Three years back on 1st Feb '20, when the Union Finance Minister Nirmala Sitharaman stood to present the Union Budget the mood was buoyant. The Budget for 2020-21 aimed to achieve a nominal GDP growth rate of 10%, which would translate to a real GDP growth rate of 6% to 6.5%. The government targeted reducing the fiscal deficit to 3.5% of the GDP. The Budget aimed to boost infrastructure spending, with a focus on highways, railways, and airports. However, just two months later Covid struck, and the GDP, instead of growing, contracted by 7.7% while the fiscal deficit shot up to 9.5% of the GDP
The Budget for 2022-23 too started with ambitious targets but the Ukraine war broke out within days of it being presented. Yet, the government managed to achieve most of the targets despite the war leading to an energy price spiral, inflation and supply constraints, and consequent rate hikes by global central banks including the Reserve Bank of India.

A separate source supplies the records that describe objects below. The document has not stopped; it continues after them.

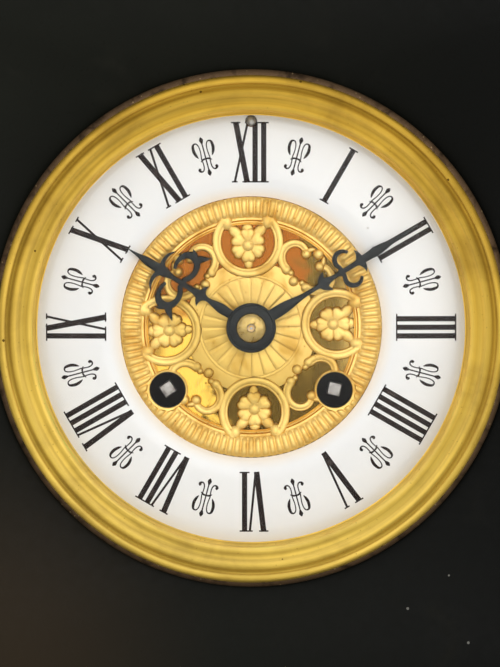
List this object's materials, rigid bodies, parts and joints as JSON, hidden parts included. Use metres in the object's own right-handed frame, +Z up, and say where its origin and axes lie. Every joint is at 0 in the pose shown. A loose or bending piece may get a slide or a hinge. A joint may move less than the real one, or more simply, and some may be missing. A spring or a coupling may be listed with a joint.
{
  "type": "mantel clock",
  "caption": "Black slate mantel clock with an enamel dial, pierced gilt centre, hinged glazed bezel and a striking pendulum movement.",
  "frame": {"origin": "middle of the footprint, on the plane that the plinth stands on", "axes": "+Z up, the dial faces -Y, +X to the right as the dial is read"},
  "size_m": [0.25, 0.142, 0.279],
  "materials": {
    "slate": "polished black slate",
    "gilt": "gilt",
    "brass": "lacquered brass",
    "steel": "polished steel",
    "blued_steel": "blued steel",
    "enamel": "glossy white enamel",
    "glass": "clear flat glass",
    "bell_metal": "cast bell metal"
  },
  "bodies": {
    "case": {"plinth": "slate", "base_moulding": "slate", "front_slab": "slate", "left_side_slab": "slate", "right_side_slab": "slate", "back_slab": "slate", "cornice_moulding": "slate", "top_slab": "slate", "cap_block": "slate", "dial_mount_ring": "brass", "bezel_hinge_pin": "brass", "enamel_chapter_ring": "enamel", "dial_back_plate": "brass", "gilt_dial_centre": "gilt", "front_plate": "brass", "back_plate": "brass", "pillar_1": "brass", "pillar_2": "brass", "pillar_3": "brass", "pillar_4": "brass", "back_cock": "brass", "suspension_spring": "steel", "bell": "bell_metal", "bell_stand": "steel", "rear_ring": "brass", "left_strap": "brass", "right_strap": "brass"},
    "bezel": {"bezel_ring": "gilt", "bezel_glass": "glass"},
    "rear_door": {"rear_door": "brass"},
    "centre": {"centre_wheel": "brass", "cannon_pinion": "steel", "minute_hand": "blued_steel", "hand_washer": "brass"},
    "hour": {"hour_wheel": "brass", "hour_hand": "blued_steel"},
    "minute_wheel": {"minute_wheel": "brass"},
    "going_barrel": {"going_barrel": "brass"},
    "going_winding_arbor": {"going_winding_arbor": "steel"},
    "going_click": {"going_click": "steel"},
    "second_wheel": {"second_wheel": "brass"},
    "third_wheel": {"third_wheel": "brass"},
    "escape_wheel": {"escape_wheel": "brass"},
    "pallets": {"pallet_anchor": "steel"},
    "pendulum": {"pendulum_rod": "brass", "pendulum_bob": "brass"},
    "strike_barrel": {"strike_barrel": "brass"},
    "strike_winding_arbor": {"strike_winding_arbor": "steel"},
    "strike_click": {"strike_click": "steel"},
    "count_arbor": {"strike_second_wheel": "brass", "count_wheel": "brass"},
    "pin_wheel": {"pin_wheel": "brass"},
    "locking_wheel": {"locking_wheel": "brass"},
    "warning_wheel": {"warning_wheel": "brass"},
    "fly": {"fly": "brass"},
    "hammer": {"hammer": "steel"},
    "locking_lever": {"locking_lever": "steel"},
    "regulator_arbor": {"regulator_arbor": "steel"},
    "regulator_screw": {"regulator_screw": "steel"},
    "suspension_block": {"suspension_block": "brass"}
  },
  "joints": [
    {"name": "bezel_hinge", "type": "hinge", "parent": "case", "child": "bezel", "pos_m": [0.0706, -0.0549, 0.1424], "axis": [0, 0, 1], "range_deg": [0, 105]},
    {"name": "rear_door_hinge", "type": "hinge", "parent": "case", "child": "rear_door", "pos_m": [-0.0645, 0.0647, 0.1424], "axis": [0, 0, 1], "range_deg": [0, 110]},
    {"name": "minute_hand_turn", "type": "hinge", "parent": "case", "child": "centre", "pos_m": [0, -0.053, 0.1424], "axis": [0, 1, 0], "continuous": true},
    {"name": "hour_hand_turn", "type": "hinge", "parent": "case", "child": "hour", "pos_m": [0, -0.053, 0.1424], "axis": [0, 1, 0], "continuous": true},
    {"name": "minute_wheel_turn", "type": "hinge", "parent": "case", "child": "minute_wheel", "pos_m": [0.01039, -0.053, 0.1484], "axis": [0, 1, 0], "continuous": true},
    {"name": "second_wheel_turn", "type": "hinge", "parent": "case", "child": "second_wheel", "pos_m": [0.01679, -0.053, 0.14888], "axis": [0, 1, 0], "continuous": true},
    {"name": "going_barrel_turn", "type": "hinge", "parent": "case", "child": "going_barrel", "pos_m": [0.0222, -0.053, 0.1257], "axis": [0, 1, 0], "continuous": true},
    {"name": "third_wheel_turn", "type": "hinge", "parent": "case", "child": "third_wheel", "pos_m": [-0.00967, -0.053, 0.15562], "axis": [0, 1, 0], "continuous": true},
    {"name": "escape_wheel_turn", "type": "hinge", "parent": "case", "child": "escape_wheel", "pos_m": [0, -0.053, 0.1658], "axis": [0, 1, 0], "continuous": true},
    {"name": "pendulum_swing", "type": "hinge", "parent": "case", "child": "pendulum", "pos_m": [0, 0.0078, 0.1784], "axis": [0, 1, 0], "range_deg": [-3, 3]},
    {"name": "pallets_swing", "type": "hinge", "parent": "case", "child": "pallets", "pos_m": [0, -0.013, 0.1784], "axis": [0, 1, 0], "range_deg": [-3, 3]},
    {"name": "going_winding", "type": "hinge", "parent": "case", "child": "going_winding_arbor", "pos_m": [0.0222, -0.053, 0.1257], "axis": [0, 1, 0], "continuous": true},
    {"name": "going_click_lift", "type": "hinge", "parent": "case", "child": "going_click", "pos_m": [0.0338, -0.0403, 0.12029], "axis": [0, 1, 0], "range_deg": [0, 9], "stiffness_Nm_per_rad": 0.0005, "springref_deg": -5.73},
    {"name": "strike_run", "type": "hinge", "parent": "case", "child": "pin_wheel", "pos_m": [-0.02636, -0.053, 0.15985], "axis": [0, 1, 0], "continuous": true},
    {"name": "count_arbor_turn", "type": "hinge", "parent": "case", "child": "count_arbor", "pos_m": [-0.03222, -0.053, 0.14729], "axis": [0, 1, 0], "continuous": true},
    {"name": "strike_barrel_turn", "type": "hinge", "parent": "case", "child": "strike_barrel", "pos_m": [-0.0222, -0.053, 0.1257], "axis": [0, 1, 0], "continuous": true},
    {"name": "locking_wheel_turn", "type": "hinge", "parent": "case", "child": "locking_wheel", "pos_m": [-0.02073, -0.053, 0.17044], "axis": [0, 1, 0], "continuous": true},
    {"name": "warning_wheel_turn", "type": "hinge", "parent": "case", "child": "warning_wheel", "pos_m": [-0.01165, -0.053, 0.17375], "axis": [0, 1, 0], "continuous": true},
    {"name": "fly_turn", "type": "hinge", "parent": "case", "child": "fly", "pos_m": [-0.00751, -0.053, 0.18092], "axis": [0, 1, 0], "continuous": true},
    {"name": "strike_winding", "type": "hinge", "parent": "case", "child": "strike_winding_arbor", "pos_m": [-0.0222, -0.053, 0.1257], "axis": [0, 1, 0], "continuous": true},
    {"name": "strike_click_lift", "type": "hinge", "parent": "case", "child": "strike_click", "pos_m": [-0.0338, -0.0403, 0.12029], "axis": [0, -1, 0], "range_deg": [0, 9], "stiffness_Nm_per_rad": 0.0005, "springref_deg": -5.73},
    {"name": "hammer_lift", "type": "hinge", "parent": "case", "child": "hammer", "pos_m": [-0.0445, -0.023, 0.1394], "axis": [0, -1, 0], "range_deg": [0, 12], "stiffness_Nm_per_rad": 0.004, "springref_deg": -17.19},
    {"name": "locking_lever_lift", "type": "hinge", "parent": "case", "child": "locking_lever", "pos_m": [-0.044, -0.013, 0.1558], "axis": [0, -1, 0], "range_deg": [0, 6], "stiffness_Nm_per_rad": 0.002, "springref_deg": -17.19},
    {"name": "regulator_turn", "type": "hinge", "parent": "case", "child": "regulator_arbor", "pos_m": [0, -0.023, 0.1971], "axis": [0, 1, 0], "range_deg": [-721, 721]},
    {"name": "regulator_screw_turn", "type": "hinge", "parent": "case", "child": "regulator_screw", "pos_m": [0, 0.0046, 0.1924], "axis": [0, 0, 1], "range_deg": [-721, 721]},
    {"name": "suspension_block_slide", "type": "slide", "parent": "case", "child": "suspension_block", "axis": [0, 0, 1], "range_m": [-0.001, 0.001]}
  ],
  "couplings": [
    {"joint": "hour_hand_turn", "follows": "minute_hand_turn", "ratio": 0.083333},
    {"joint": "minute_wheel_turn", "follows": "minute_hand_turn", "ratio": -0.33333},
    {"joint": "second_wheel_turn", "follows": "minute_hand_turn", "ratio": -0.2},
    {"joint": "going_barrel_turn", "follows": "minute_hand_turn", "ratio": 0.033333},
    {"joint": "third_wheel_turn", "follows": "minute_hand_turn", "ratio": -12},
    {"joint": "escape_wheel_turn", "follows": "minute_hand_turn", "ratio": 144},
    {"joint": "pallets_swing", "follows": "pendulum_swing", "ratio": 1},
    {"joint": "count_arbor_turn", "follows": "strike_run", "ratio": -0.1},
    {"joint": "strike_barrel_turn", "follows": "strike_run", "ratio": 0.016667},
    {"joint": "locking_wheel_turn", "follows": "strike_run", "ratio": -9},
    {"joint": "warning_wheel_turn", "follows": "strike_run", "ratio": 54},
    {"joint": "fly_turn", "follows": "strike_run", "ratio": -270},
    {"joint": "regulator_turn", "follows": "suspension_block_slide", "rad_per_m": 12566},
    {"joint": "regulator_screw_turn", "follows": "suspension_block_slide", "rad_per_m": -12566}
  ]
}
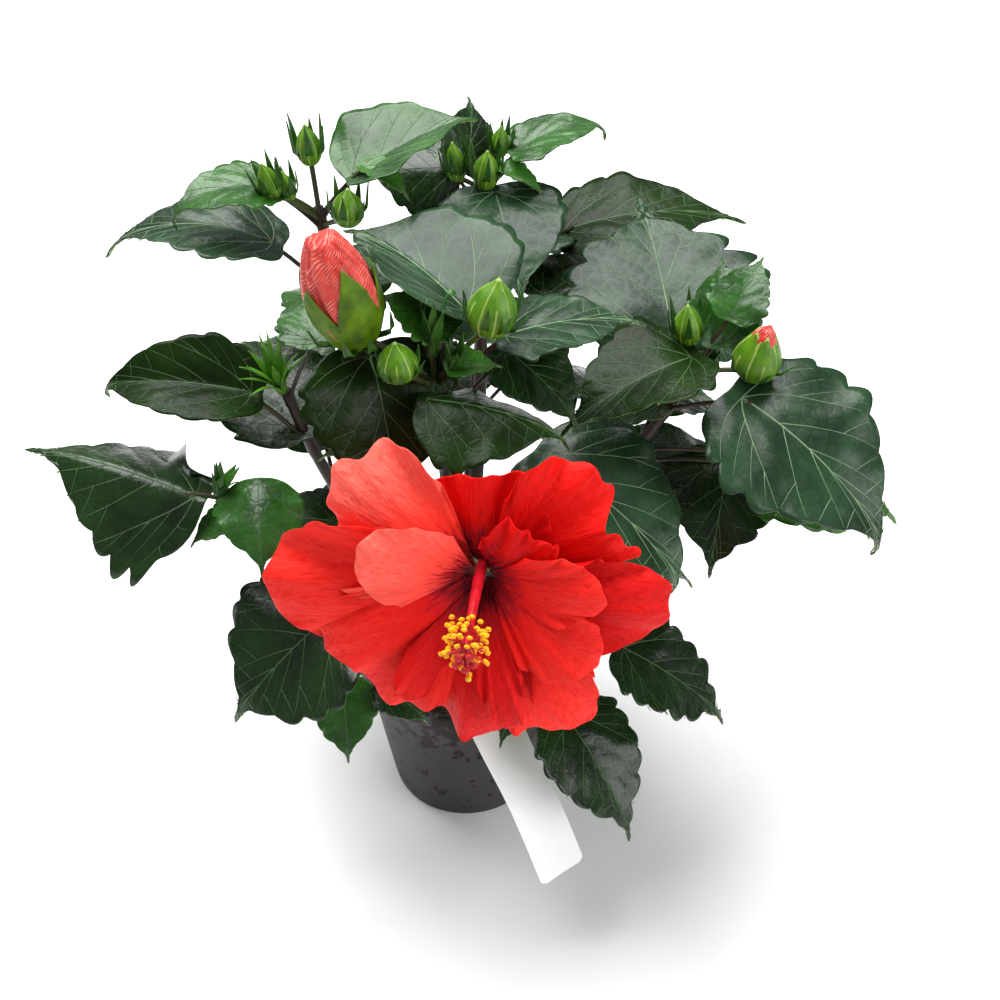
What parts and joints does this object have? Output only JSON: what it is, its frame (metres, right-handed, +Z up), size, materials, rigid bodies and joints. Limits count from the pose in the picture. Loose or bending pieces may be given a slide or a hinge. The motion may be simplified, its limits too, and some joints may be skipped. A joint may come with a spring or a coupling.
{
  "type": "potted hibiscus shrub",
  "caption": "Potted flowering shrub with a large ruffled double bloom, buds and broad toothed leaves on a short forked trunk, in a plain tapered nursery pot.",
  "frame": {"origin": "centre of the pot's flat underside, where the plant stands", "axes": "+Z up through the trunk, -Y towards the side that the large bloom faces, +X to the right as the bloom is looked at"},
  "size_m": [0.3744, 0.3104, 0.334],
  "materials": {
    "pot_plastic": "dark grey thin moulded plastic, satin",
    "potting_soil": "moist peat crumbs",
    "label_plastic": "blank white card of thin plastic",
    "bark": "dark brown young bark",
    "leaf": "glossy dark green with pale veins",
    "petal": "soft coral red with darker veins"
  },
  "bodies": {
    "root": {"pot": "pot_plastic", "soil": "potting_soil", "label": "label_plastic", "trunk": "bark", "bough_centre": "bark", "bough_top_left": "bark", "bough_top_right": "bark", "bough_right": "bark", "bough_left": "bark", "bough_low_left": "bark", "bough_front": "bark", "bough_skirt_left": "bark", "bough_skirt_right": "bark", "bough_back": "bark", "bough_back_left": "bark", "bough_back_right": "bark", "bough_skirt_back_left": "bark", "bough_skirt_back_right": "bark", "bloom": "petal", "foliage_centre": "leaf", "foliage_top_left": "leaf", "foliage_top_right": "leaf", "foliage_right": "leaf", "foliage_left": "leaf", "foliage_low_left": "leaf", "foliage_front": "leaf", "foliage_skirt_left": "leaf", "foliage_skirt_right": "leaf", "foliage_back": "leaf", "foliage_back_left": "leaf", "foliage_back_right": "leaf", "foliage_skirt_back_left": "leaf", "foliage_skirt_back_right": "leaf"}
  },
  "joints": []
}
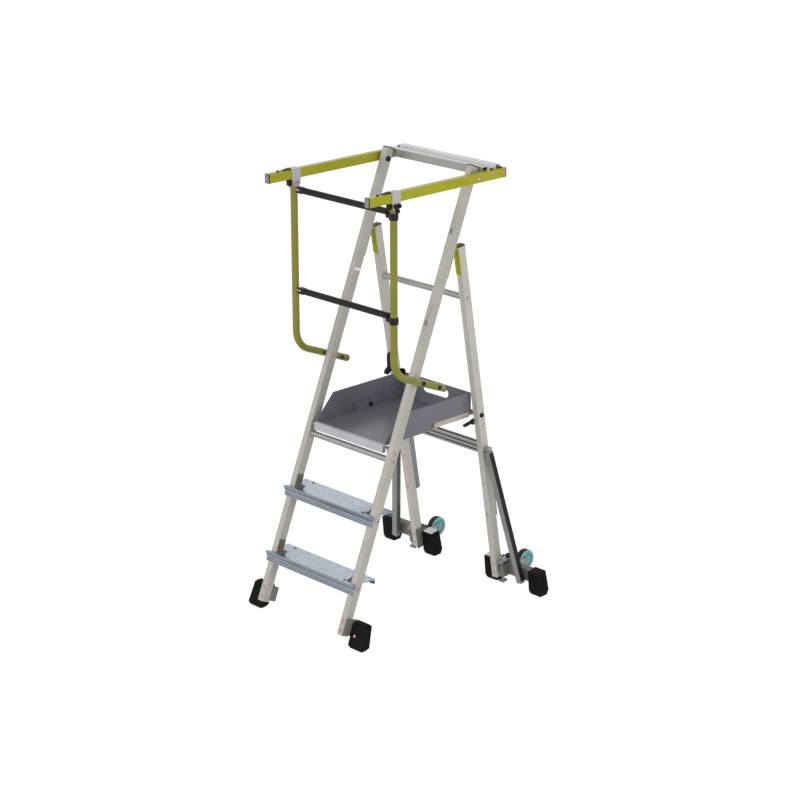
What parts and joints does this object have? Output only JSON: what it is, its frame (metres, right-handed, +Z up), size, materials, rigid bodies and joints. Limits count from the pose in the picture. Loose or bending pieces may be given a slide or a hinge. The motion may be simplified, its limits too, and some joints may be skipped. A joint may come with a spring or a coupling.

As the new fiscal started in April, the government finds itself staring at a new crisis sparked by bank failures in the US and Europe including that of the storied Credit Suisse, leading many to fear that similar troubles of the last few years await us. So will the government meet the fiscal targets set just a month back in light of the worsening global scenario?
The Budget sees expenditure rising 7.4% to ₹45 lakh crore in 2023-24, while revenues are seen growing 12.1% to 26.32 lakh crore, including an 11.7% growth in tax revenues to ₹23.30 lakh crore.